I’m sure you’ve heard the statement ‘misery enjoys company’. When it comes to separation, everyone knows someone who has been through a separation and ‘it was the worst’.

In listening to horror divorce stories and potentially misguided advice from friends and family, you may be influenced and act in a way that could be detrimental to your separation relationship.

Put appropriate boundaries in place to manage other people’s stories, thoughts and opinions so that your decision-making ability isn’t inappropriately interfered with.

Mistake #6 is having the wrong attitude.

I’m a firm believer that what you put out into the universe, you get back.

Behaving in a defensive and distrusting manner towards your partner will likely cause your relationship to deteriorate.

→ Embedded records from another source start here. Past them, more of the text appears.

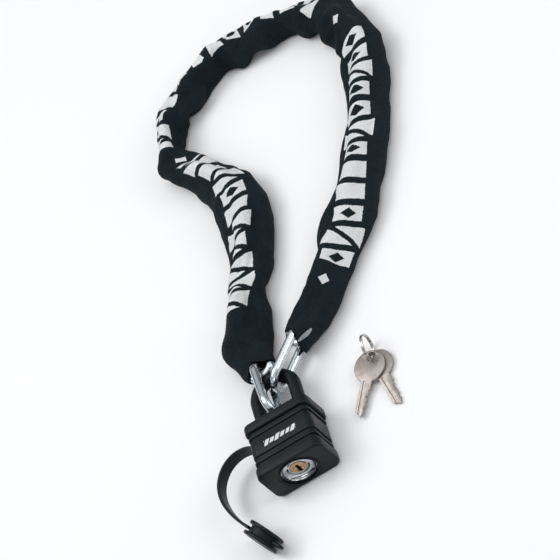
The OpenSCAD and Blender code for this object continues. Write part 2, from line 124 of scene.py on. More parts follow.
class Shader:
    """A principled material and short ways to add to its node tree."""

    def __init__(self, name, colour, roughness, metallic=0.0, **inputs):
        self.material = bpy.data.materials.new(name)
        self.material.use_nodes = True
        self.tree = self.material.node_tree
        self.surface = self.tree.nodes["Principled BSDF"]
        self.surface.inputs["Base Color"].default_value = (*colour, 1)
        self.surface.inputs["Roughness"].default_value = roughness
        self.surface.inputs["Metallic"].default_value = metallic
        for key, value in inputs.items():
            self.surface.inputs[key.replace("_", " ")].default_value = value
        self.coords = None
        self.height = None

    def node(self, kind, **settings):
        made = self.tree.nodes.new("ShaderNode" + kind)
        for key, value in settings.items():
            setattr(made, key, value)
        return made

    def put(self, socket, value):
        if isinstance(value, bpy.types.NodeSocket):
            self.tree.links.new(value, socket)
        else:
            socket.default_value = value

    def math(self, operation, a, b=0.0, clamp=False):
        made = self.node("Math", operation=operation, use_clamp=clamp)
        self.put(made.inputs[0], a)
        self.put(made.inputs[1], b)
        return made.outputs[0]

    def object_coords(self):
        if self.coords is None:
            self.coords = self.node("TexCoord").outputs["Object"]
        return self.coords

    def noise(self, scale, detail=3.0, roughness=0.55, stretch=None):
        made = self.node("TexNoise")
        vector = self.object_coords()
        if stretch:
            mapping = self.node("Mapping")
            mapping.inputs["Scale"].default_value = stretch
            self.put(mapping.inputs["Vector"], vector)
            vector = mapping.outputs[0]
        self.put(made.inputs["Vector"], vector)
        made.inputs["Scale"].default_value = scale
        made.inputs["Detail"].default_value = detail
        made.inputs["Roughness"].default_value = roughness
        return made.outputs["Fac"]

    def spread(self, value, low, high, from_low=0.3, from_high=0.7):
        made = self.node("MapRange")
        self.put(made.inputs["Value"], value)
        made.inputs["From Min"].default_value = from_low
        made.inputs["From Max"].default_value = from_high
        made.inputs["To Min"].default_value = low
        made.inputs["To Max"].default_value = high
        return made.outputs[0]

    def mix(self, factor, a, b):
        made = self.node("Mix", data_type="RGBA")
        self.put(made.inputs["Factor"], factor)
        self.put(made.inputs["A"], a if isinstance(a, bpy.types.NodeSocket) else (*a, 1))
        self.put(made.inputs["B"], b if isinstance(b, bpy.types.NodeSocket) else (*b, 1))
        return made.outputs["Result"]

    def colour(self, value):
        self.put(self.surface.inputs["Base Color"], value)

    def roughness(self, value):
        self.put(self.surface.inputs["Roughness"], value)

    def bump(self, height, distance, strength=1.0):
        made = self.node("Bump")
        self.put(made.inputs["Height"], height)
        made.inputs["Distance"].default_value = distance
        made.inputs["Strength"].default_value = strength
        if self.height is not None:
            self.put(made.inputs["Normal"], self.height)
        self.height = made.outputs[0]
        self.put(self.surface.inputs["Normal"], self.height)


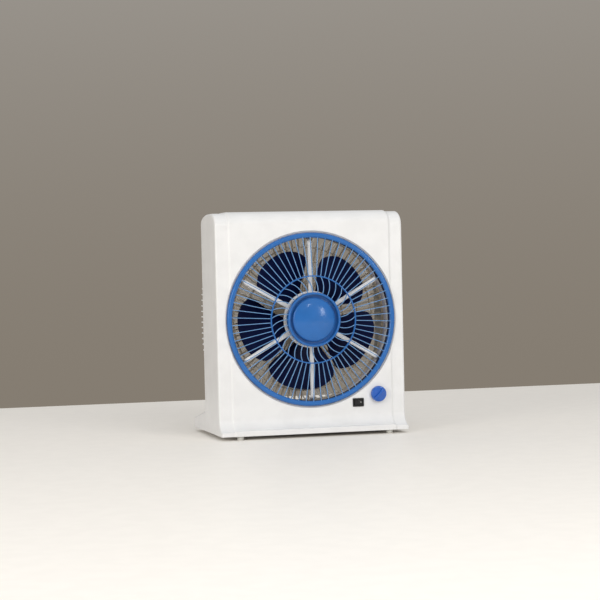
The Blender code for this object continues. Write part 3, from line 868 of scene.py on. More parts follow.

Although you or your partner may feel that your relationship is fundamentally flawed in some way, a positive attitude and commitment to having a respectful separation will facilitate you starting off on the right foot; having in a trusting, transparent manner, with good intentions.

Mistake #7 is deceit, dishonest, omission.

I’ve seen plenty of separations take a turn for the worst where people have lied, deceived, avoided or omitted information from their partner. 99% of the time, it doesn’t end well.

Sure, sometimes it is appropriate to omit bits and pieces of information but at the end of the day, if the other person discovers the lie, omission or that they’ve been deceived, how are they going to feel when it comes to negotiating with you? Once the trust is gone, it’s incredibly hard, laborious, time consuming and expensive to get back.

Honesty will ordinarily be the best policy in most situations.